If you’re struggling to manage your blood pressure, new research indicates good news could be on the horizon.

A clinical trial found that patients taking an experimental drug called baxdrostat substantially reduced their blood pressure, according to a study published this week in the New England Journal of Medicine. Researchers hope the new medication will be able to treat people with resistant hypertension, a form of high blood pressure that’s associated with increased risk of stroke and heart attacks — and doesn’t respond to medication currently available on the market.

How does baxdrostat work?

It’s estimated 10 million people in the U.S. have resistant high blood pressure, according to the Department of Health and Human Services. People with this condition aren’t helped by existing drugs because their hypertension is caused primarily by a hormone called aldosterone, which regulates how much salt is retained in the body. High levels of sodium causes water retention, which increases your total blood volume and ultimately leads to higher blood pressure.

Scientists have struggled to develop a treatment that directly targets aldosterone because the chemical is so similar to cortisol, an essential hormone, as explained to NBC by Morris Brown, Ph.D., the co-author of the study and a professor of endocrine hypertension at the Queen Mary University of London. But baxdrostat gets around that by blocking an enzyme needed to produce aldosterone — effectively lowering the amount of the chemical causing hypertension in these patients.

What happened in the clinical trial?

More than 270 people in the U.S. were recruited for a phase 2 clinical trial of the drug. To qualify, all patients had to be taking at least three hypertension medications and have blood pressure that measured at or above 130/80 mm Hg. (130/80 is considered high, while less than 120/80 falls in the normal range.) 

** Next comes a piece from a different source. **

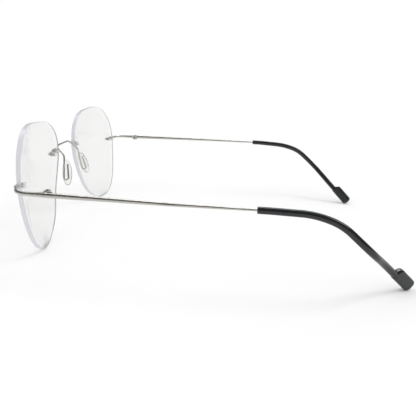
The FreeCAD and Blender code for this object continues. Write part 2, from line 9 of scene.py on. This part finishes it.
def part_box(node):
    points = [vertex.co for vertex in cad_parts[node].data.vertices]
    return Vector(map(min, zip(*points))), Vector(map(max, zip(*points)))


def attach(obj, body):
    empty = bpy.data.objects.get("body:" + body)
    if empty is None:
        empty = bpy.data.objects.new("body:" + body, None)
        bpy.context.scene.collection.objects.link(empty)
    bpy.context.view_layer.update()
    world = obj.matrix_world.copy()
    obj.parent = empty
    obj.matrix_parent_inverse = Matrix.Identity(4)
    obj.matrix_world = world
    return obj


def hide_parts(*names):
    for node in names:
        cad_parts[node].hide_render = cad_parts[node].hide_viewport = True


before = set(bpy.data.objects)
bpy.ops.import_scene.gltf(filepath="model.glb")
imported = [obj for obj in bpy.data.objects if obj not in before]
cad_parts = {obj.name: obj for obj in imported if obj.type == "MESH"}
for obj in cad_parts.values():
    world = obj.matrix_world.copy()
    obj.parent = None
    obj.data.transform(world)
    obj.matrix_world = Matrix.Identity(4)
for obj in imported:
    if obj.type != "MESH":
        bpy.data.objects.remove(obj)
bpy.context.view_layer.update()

Participants received either a placebo or three different dosages of baxdrostat, and they were instructed to take it daily. Those who received the highest dose of the oral medication saw their systolic blood pressure drop by a whopping 20 points. Patients receiving the second strongest form of the drug saw a 17.5-point reduction, and those given the weakest dose saw a 12-point drop. 

The placebo group also lowered their blood pressure by 9.4 points. But Dr. Brown believes that enrolling in the study probably pushed them to be a little better at taking all of their other medications as prescribed, he tells NBC.

There is currently another drug, spironolactone, which similarly lowers aldosterone, but it has some side effects. So far, those taking baxdrostat didn’t seem to have any symptoms, except for dizziness in a few patients and a rise in potassium in two patients.

When will baxdrostat be available?

There’s no guarantee the drug will win FDA approval, but researchers are planning to do a phase 3 clinical trial early next year, which could take 12 to 18 months, Dr. Brown told Prevention.

“Realistically, the earliest this drug could get licensing would be 2024,” he says.